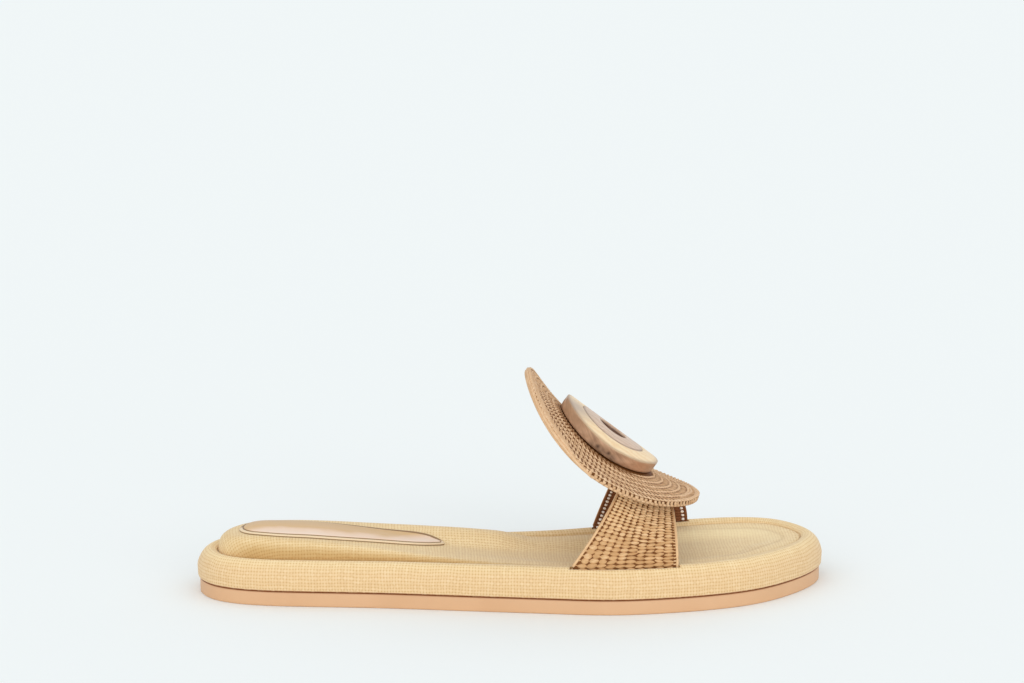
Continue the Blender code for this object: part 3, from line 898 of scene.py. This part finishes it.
def cord_mesh(name, material, cords, looped=False):
    """One mesh of several cords.

    Each is its rings, the length up to each ring, the UV width of a strip, the UV of its first strip, and its
    values by attribute name: one for all, one for each ring or one for each point."""
    points, faces, uv, offset = [], [], [], 0
    values = {key: [] for key in cords[0][-1]}
    for rings, length, strip, start, shares in cords:
        quads, corners = grid(*rings.shape[:2], looped=looped)
        points.append(rings.reshape(-1, 3))
        faces += [*(quads + offset)]
        uv.append(np.column_stack([length[corners[:, 0]], corners[:, 1] * strip + start]))
        offset += len(points[-1])
        for key, share in shares.items():
            values[key] += [*np.broadcast_to(share, rings.shape[:2]).ravel()]
    return new_piece(name, np.concatenate(points), faces, material, np.concatenate(uv), values)


# ---------- strap


def seat_point(x, height):
    """X and Z in the shoe's frame of a point on the seat's middle line."""
    across, up = math.sin(SEAT_TILT), math.cos(SEAT_TILT)
    return SEAT[0] + x * up + height * across, SEAT[2] - x * across + height * up


def rosette_lift(radius):
    """How far the rosette's free border flares up."""
    out = np.maximum(0.0, np.abs(radius) - FLARE_FROM) / (ROSETTE_RADIUS - FLARE_FROM)
    return FLARE_LIFT * out**FLARE_POWER


def rosette_underside(x):
    """Height over the seat of the rosette's underside on the seat's middle line."""
    out = x - ROSETTE_FORWARD
    return rosette_lift(out) - ROSETTE_THICKNESS - (out * math.sin(BEND_TURN)) ** 2 / (2 * BEND_RADIUS)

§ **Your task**
Repeat the material above in full, keeping every word.

§ **Final result**
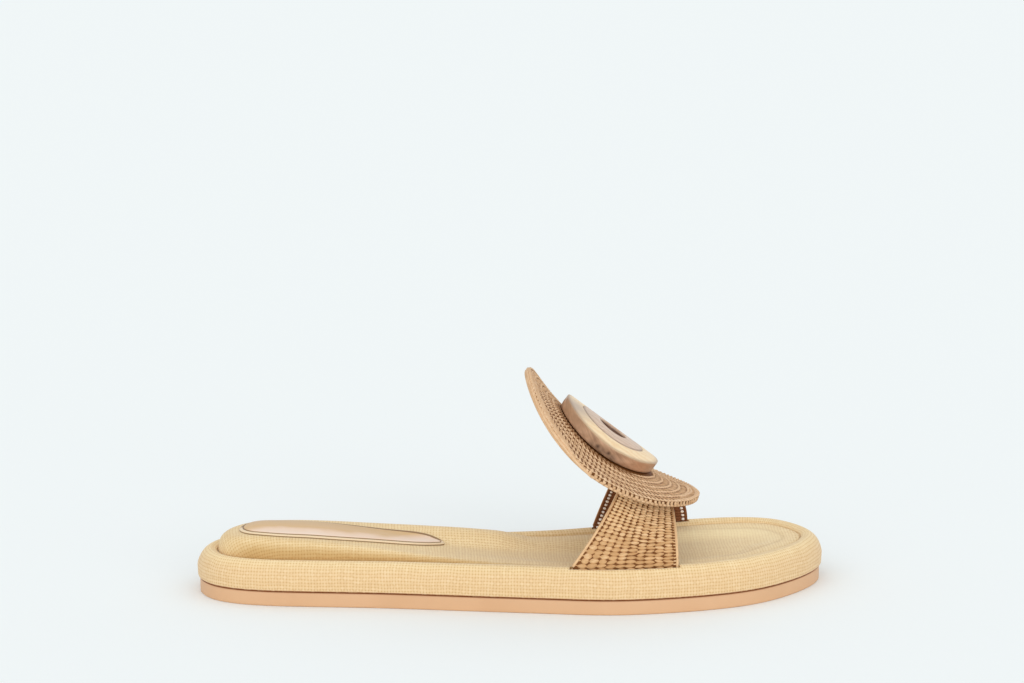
Continue the Blender code for this object: part 3, from line 898 of scene.py. This part finishes it.
def cord_mesh(name, material, cords, looped=False):
    """One mesh of several cords.

    Each is its rings, the length up to each ring, the UV width of a strip, the UV of its first strip, and its
    values by attribute name: one for all, one for each ring or one for each point."""
    points, faces, uv, offset = [], [], [], 0
    values = {key: [] for key in cords[0][-1]}
    for rings, length, strip, start, shares in cords:
        quads, corners = grid(*rings.shape[:2], looped=looped)
        points.append(rings.reshape(-1, 3))
        faces += [*(quads + offset)]
        uv.append(np.column_stack([length[corners[:, 0]], corners[:, 1] * strip + start]))
        offset += len(points[-1])
        for key, share in shares.items():
            values[key] += [*np.broadcast_to(share, rings.shape[:2]).ravel()]
    return new_piece(name, np.concatenate(points), faces, material, np.concatenate(uv), values)


# ---------- strap


def seat_point(x, height):
    """X and Z in the shoe's frame of a point on the seat's middle line."""
    across, up = math.sin(SEAT_TILT), math.cos(SEAT_TILT)
    return SEAT[0] + x * up + height * across, SEAT[2] - x * across + height * up


def rosette_lift(radius):
    """How far the rosette's free border flares up."""
    out = np.maximum(0.0, np.abs(radius) - FLARE_FROM) / (ROSETTE_RADIUS - FLARE_FROM)
    return FLARE_LIFT * out**FLARE_POWER


def rosette_underside(x):
    """Height over the seat of the rosette's underside on the seat's middle line."""
    out = x - ROSETTE_FORWARD
    return rosette_lift(out) - ROSETTE_THICKNESS - (out * math.sin(BEND_TURN)) ** 2 / (2 * BEND_RADIUS)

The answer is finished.